Conclusion: The Future of Voice is Conversational

The trajectory for 2026 is clear: voice is becoming the primary interface for everything. For developers, the priority is latency—the ability to hold a conversation that feels alive. For creators, the priority is heart—the ability to tell a story that resonates.

Whether you lean on the raw power of cloud-based emotional models or the secure, local control of open-source engines, the key is to stop viewing TTS as a commodity. Start viewing it as a brand asset. The tech is finally ready—are you?

Frequently Asked Questions

Can I legally use AI voice clones for commercial projects?

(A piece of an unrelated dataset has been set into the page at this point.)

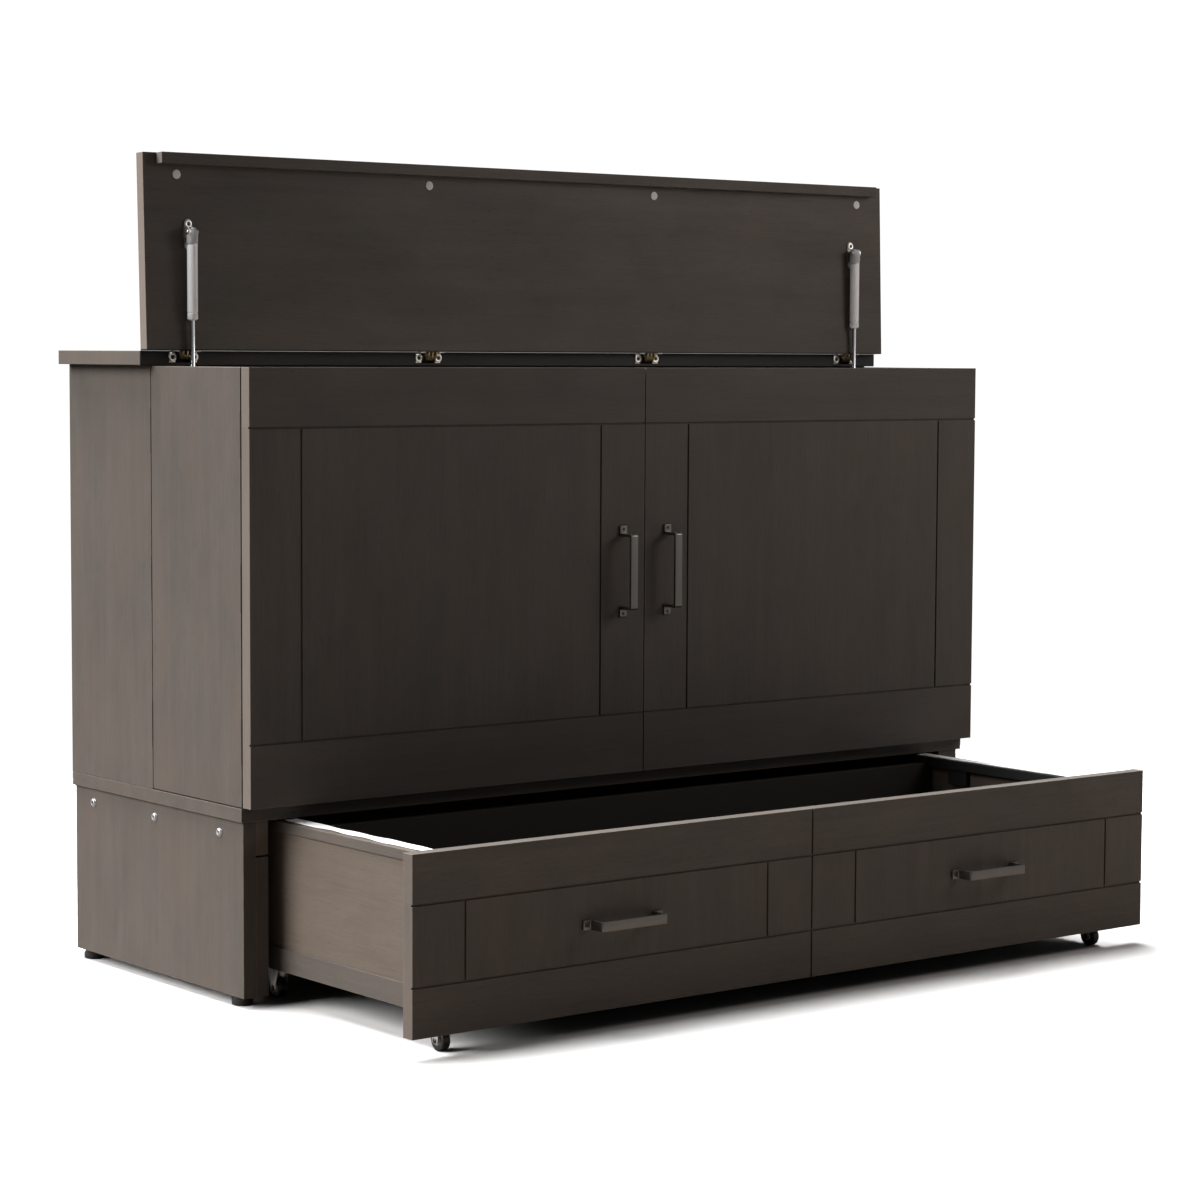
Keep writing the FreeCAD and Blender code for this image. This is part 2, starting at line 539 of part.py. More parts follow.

Only if you have explicit, written consent from the voice actor whose likeness is being cloned. Unauthorized use of a person’s voice is a violation of personality rights and can lead to significant litigation. Always ensure you are using licensed voice models or your own recorded data.

What is the technical difference between TTS and Voice Synthesis?

Traditional TTS (concatenative) stitched together pre-recorded snippets of speech, which often resulted in "stuttering" or robotic transitions. Modern neural, generative synthesis creates audio from scratch, predicting the waveform at a granular level, which allows for infinite emotional variation and fluid cadence.

How does latency affect user experience in real-time voice agents?

Latency is the "interruptibility" factor. If the delay between a user speaking and the AI responding exceeds 200ms, the interaction feels like a walkie-talkie conversation rather than a natural chat. Sub-200ms latency is mandatory for the brain to perceive the interaction as a seamless, human-like exchange.

Is it better to build a custom voice or use a pre-trained library?

Pre-trained libraries are excellent for reliability and immediate deployment. However, a custom voice clone offers brand uniqueness that differentiates your product in a crowded market. If you have the data and the budget, a custom voice is the ultimate tool for long-term brand equity.